Factoid: It took me months of usenet searching and asking questions to find the right way to turn one off. Turns out it was in the manuals, but in a place that you'd never find it....
Admin
I had also an issue once with RAID drives; I was sent to China to update a system, the customer insisted that I do a backup before updating. However what nobody told me before going there was that Norton Ghost didn't work well with RAID drives when doing backup from Windows (at least that old version). No, you had to boot on a floppy to properly ghost the drives so after some fiddling by me, the server wouldn't boot any longer. Then it went from bad to worse: when trying to fix the problem by pulling out the other RAID drive, the other drive got corrupt as well. Of course it turned out the customer had not done any backup since nobody informed him it was his responsibility. The whole plant stood still for two days. Imagine how extremely popular I was.

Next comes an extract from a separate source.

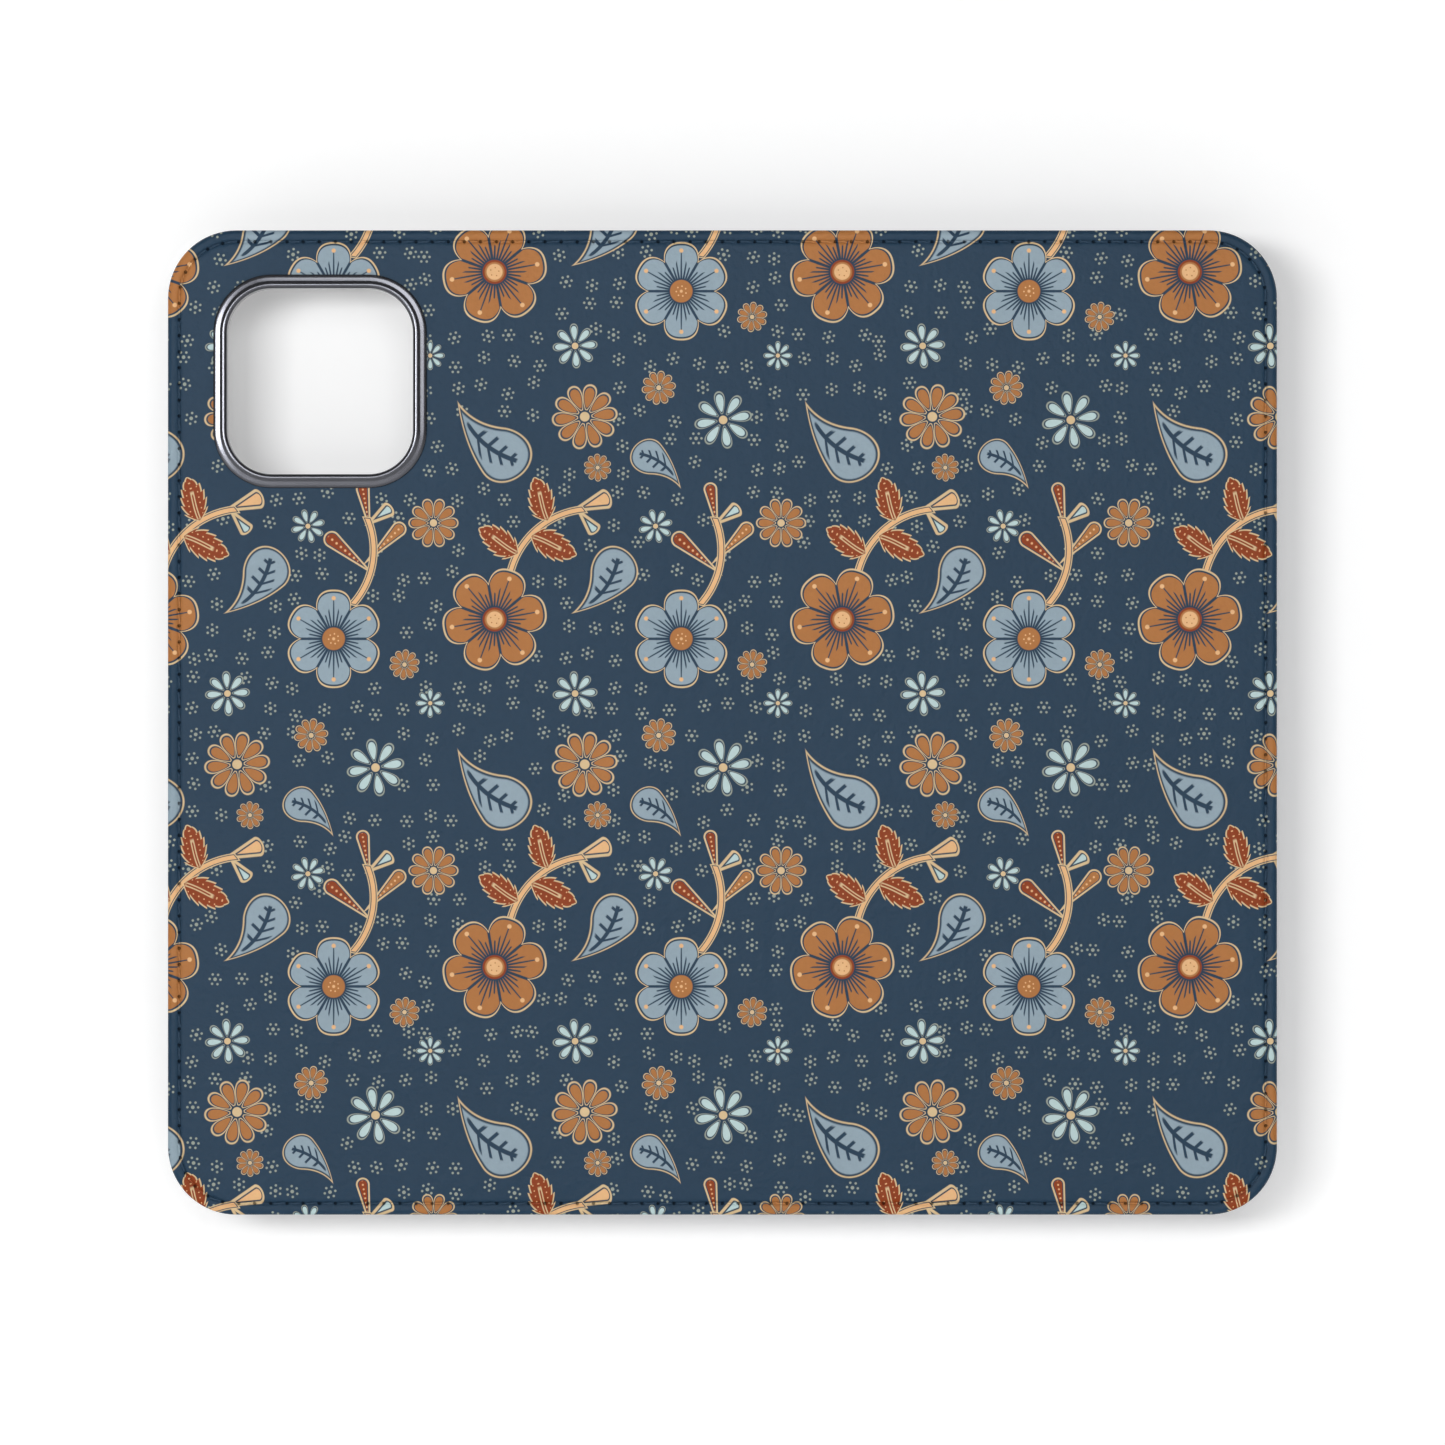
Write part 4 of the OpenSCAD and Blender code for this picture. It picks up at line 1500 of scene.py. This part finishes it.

Turned out the update was so small that it would have been done in 5 min without the need for backup but customer insisted on backup. doh!
Admin
This has happened to us in less dramatic ways with regular Linux/Intel servers when the uptimes were 'too long'. We've had 400+ days uptimes, during which a number of new services were put on and configured on some systems. Along comes an hardware failure or an electrical blackout compounded by some UPS problem, the machine reboots and does not come up quite the way it was supposed to. Someone wrote an init script for some service or another and never tested rebooting on the actual system (because it was in production), with its dependencies and other services.
Our work is mostly not that time-critical, we can afford an hour or two downtime for debugging the booting. Problems like this just show that uptime should not be an end in itself. Not that it ever was for us, we just didn't bother rebooting. Rebooting every now and then is good for your, if not for getting in a new kernel, then at least for checking that rebooting works.
Admin
That was the mother of all quacks.
Admin
From reading all these comments, and speaking here as a computer expert, I have concluded that these Tandems are absolutely A1 bad-butt, and I want one!